OPINION {¶ 1} Appellant, Teddy J. Bialkowski ("appellant"), filed this appeal seeking review of an order by the Franklin County Court of Common Pleas granting a Civil Stalking Protection Order ("CSPO") in favor of appellee, Belinda Roncone ("appellee"). For the reasons that follow, we reverse.
{¶ 2} Appellant and appellee were students in the engineering program at The Ohio State University ("OSU"). The two were in a class together during spring quarter of *Page 2 2005. Appellant knew appellee because he had been in a class during an earlier quarter with appellee's identical twin sister, Bridget. The two were in a project group together, and would occasionally eat lunch together, where they would compare answers to questions from class.
{¶ 3} Appellee testified that she began feeling uncomfortable around appellant after an incident in which he told her a group meeting had been scheduled, but when she arrived for the meeting, no other members of the group were there, and appellant told her he had forgotten to invite them. Appellee testified that some time in October or November of 2005, appellant approached her as she was walking on campus, put his hand or arm around her neck, and asked her "what would you do if I choked you like this." (Tr. Vol. I at 12.) Appellee did not make any report to police regarding this incident, and appellant denied that any such incident ever took place.

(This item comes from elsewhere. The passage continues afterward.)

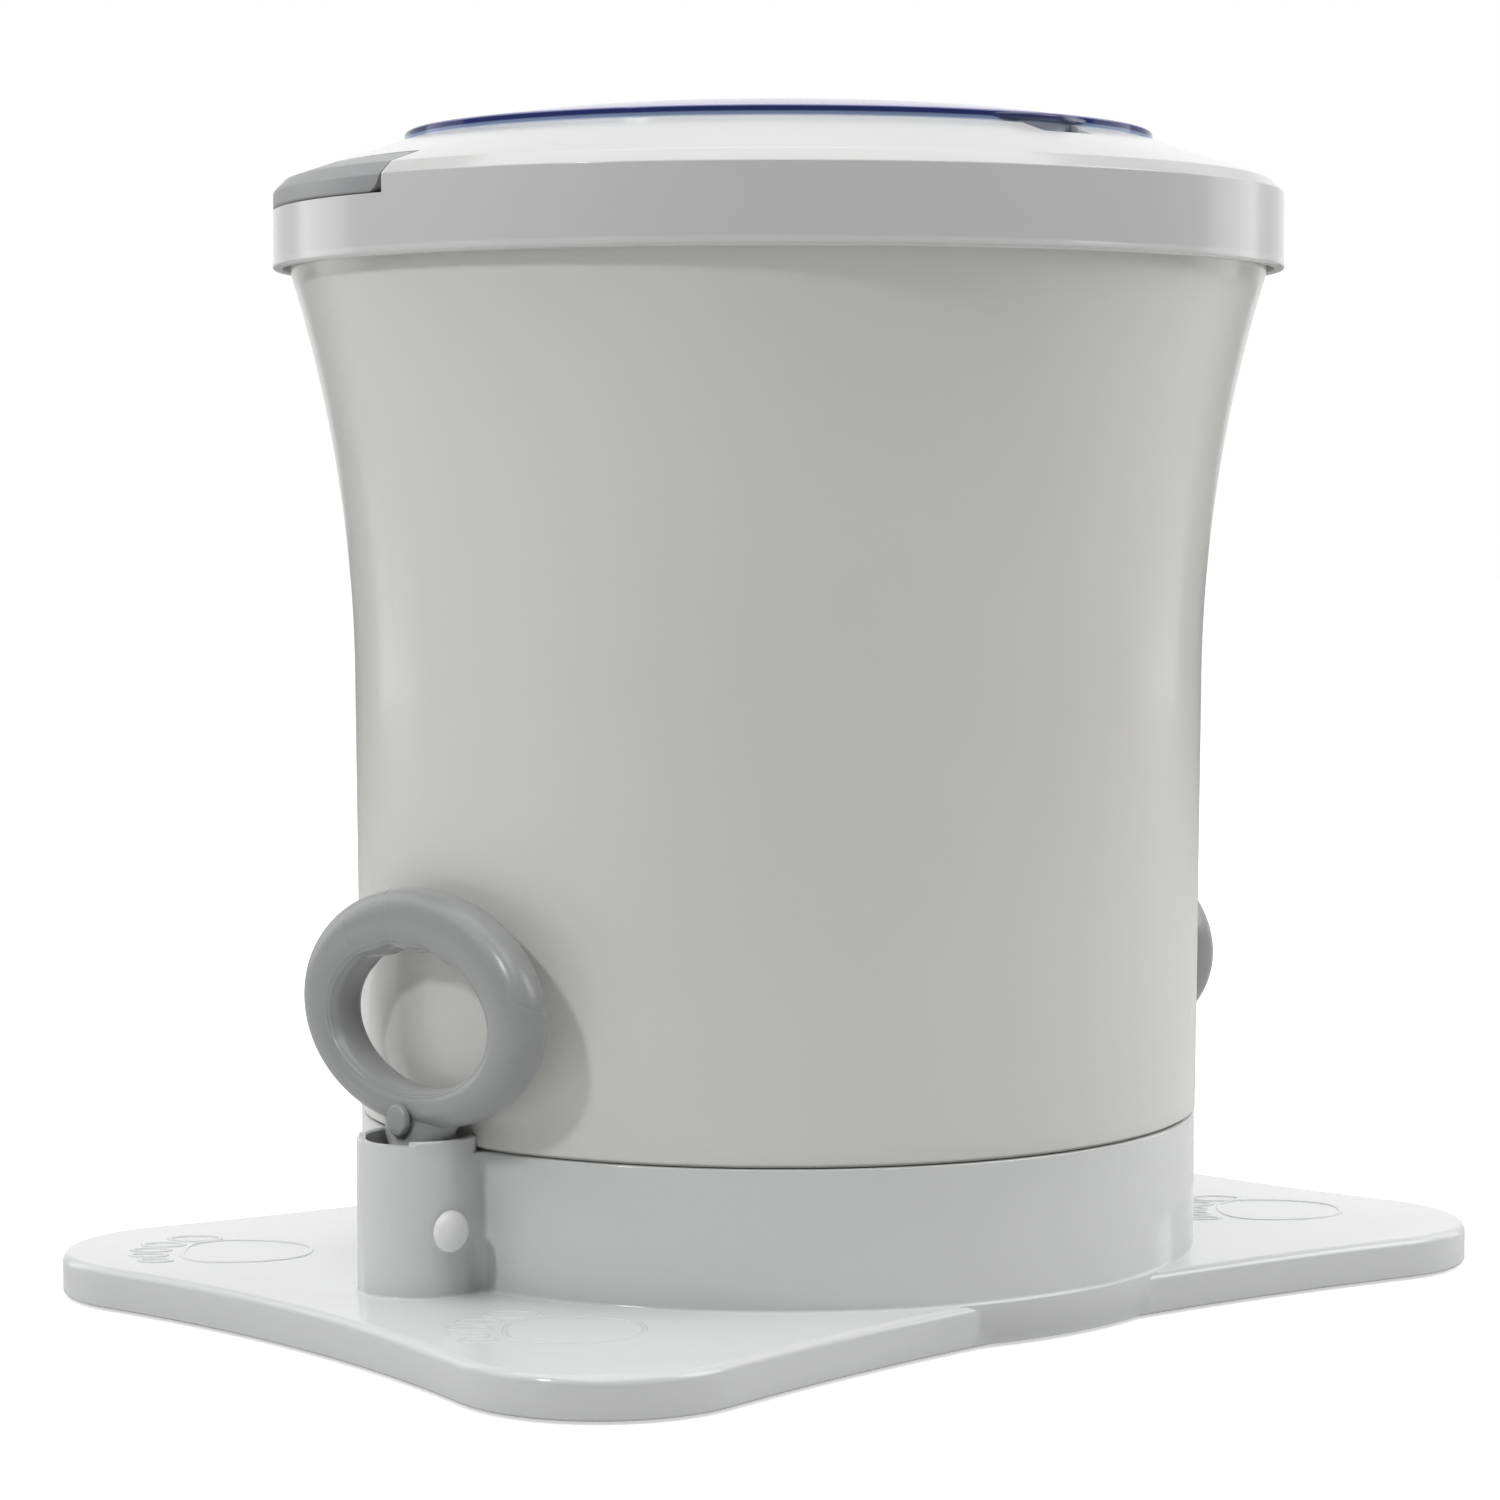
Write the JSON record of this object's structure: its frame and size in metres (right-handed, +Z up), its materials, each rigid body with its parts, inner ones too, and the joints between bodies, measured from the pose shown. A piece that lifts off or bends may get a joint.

{¶ 4} Some time over Christmas break of 2005, appellant began contacting appellee's sister via instant messaging, asking her to help convince appellee to switch classes so appellant and appellee would be in class together. At some point, appellee told appellant she would not be working with him on group projects any longer. On January 5, 2006, appellant and appellee exchanged e-mails. In this exchange, appellant told appellee he was feeling depressed and unable to control his emotions regarding her, and appellee told appellant he should not attempt to contact her or her sister.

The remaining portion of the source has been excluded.